Vince scrubbed at his smudged make-up, "Yeah. That."
Howard had always assumed Vince chose not to discuss things like love and romance in deference to Howard's lack of experience with either. Now he wondered why Vince was so at ease with the exchange of bodily fluids but went red at any mention of romance. They had so much left to learn about each other.
"I thought the best thing was just to be alone," Howard said, pulling Vince back into his arms, "Tommy didn't give a toss about anything but the zoo. I wanted to be like him but you wouldn't let me keep to myself."
"I was like a glittery parasite, hanging on ya day an' night. A tick in lip gloss, giving you lemon disease."
"Lyme disease," Howard automatically corrected, Vince's half-hidden but cheeky smile telling him the mistake was on purpose - just another plea for attention even as they were naked and holding one another, "I don't like to think where I'd be now if you hadn't come along."
"Probably married to some brainy girl with a bunch of brainy kids wearing cardigans. The jazz fusion version of the Von Trapp family."
Later, he would tell Vince all the reasons that was not a likely scenario but this wasn't the time and it certainly wasn't the place. They were getting all pruney.
"Good thing it wasn't Gideon since her husband showed up, again," Vince observed, "That would have been well awkward. I always thought Derek Gideon was all right, you know? Well brainy and brave and handsome and all those things girls are meant to like. How come she don't look very happy that he came back?"
Howard squeezed Vince tightly, "Thank you."
"For what?" Vince wheezed. Howard loosened his grip.
"I thought I was imagining things. She really didn't look happy, did she?"
Vince pulled back and gave Howard a big, tight grin - his eyes darting back and forth, "I'm so... happy? my husband is back. I really... missed him?"
It was an exaggeration and Howard felt guilty for laughing but, Vince was right. He was sure that Mrs. Gideon loved her husband in her own way but, she always seemed happier on her own. Howard wondered how much of his crush on Gideon, as with his adoration of Tommy, had been a response to that solitary nature. Howard had always wanted to be happy on his own.
"Not everyone is cut out for married life," Howard observed.
"How 'bout you?
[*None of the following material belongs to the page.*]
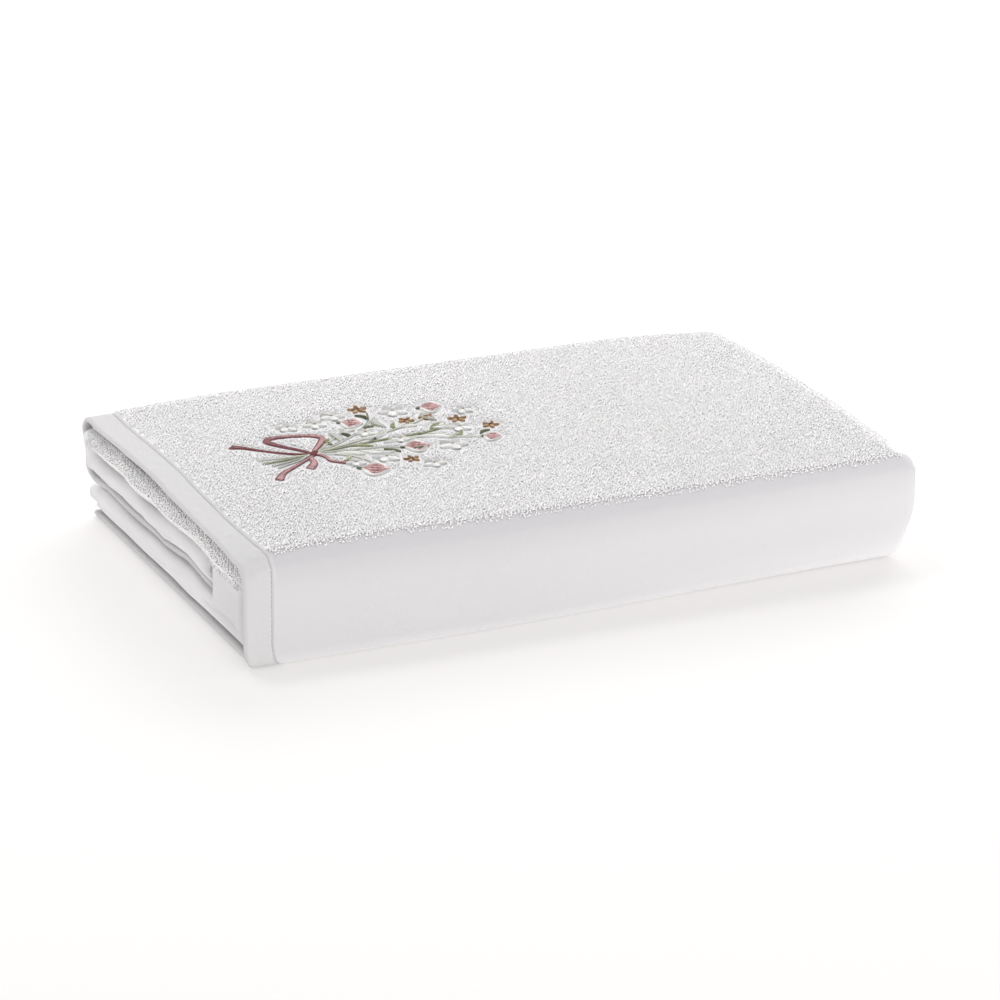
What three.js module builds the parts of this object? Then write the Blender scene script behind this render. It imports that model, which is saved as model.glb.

You the marryin' type?" Vince asked coquettishly.
"There's a ring on your finger, isn't there?"
Vince held up his hand, "It's gonna fall off soon, my skin is so wrinkley. Promise things won't fall apart once we get out of this tub?"
Vince wouldn't look him in the eye. How could he possibly have doubts at this point?
"You heard Cupid! It'll be months, maybe even years before I return to my senses enough to ruin things," Howard said in his most reassuring tone.
Vince grinned, "Cheers, Howard. I forgot that bit. Let's go get rid of your bed."
Vince was already out of the tub and running towards their room, wet and naked, leaving wet foot prints behind him.
"Why are we getting rid of my bed?" Howard yelled as he clambered out of the tub, his legs full of pins and needles.
"Cause you'll sleep in mine, ya berk. We'll be able to fit another armoire in here and another full length mirror and a mirror above the bed..."
"I don't want to sleep in a brothel designed by Mr. Susan," Howard cried as he wrapped himself in a towel.
"Quit fussin' or I'll get Cupid after you," Vince retorted, "He slipped me his number, ya know."
Howard hadn't known but he wasn't at all surprised. Fucking Cupid.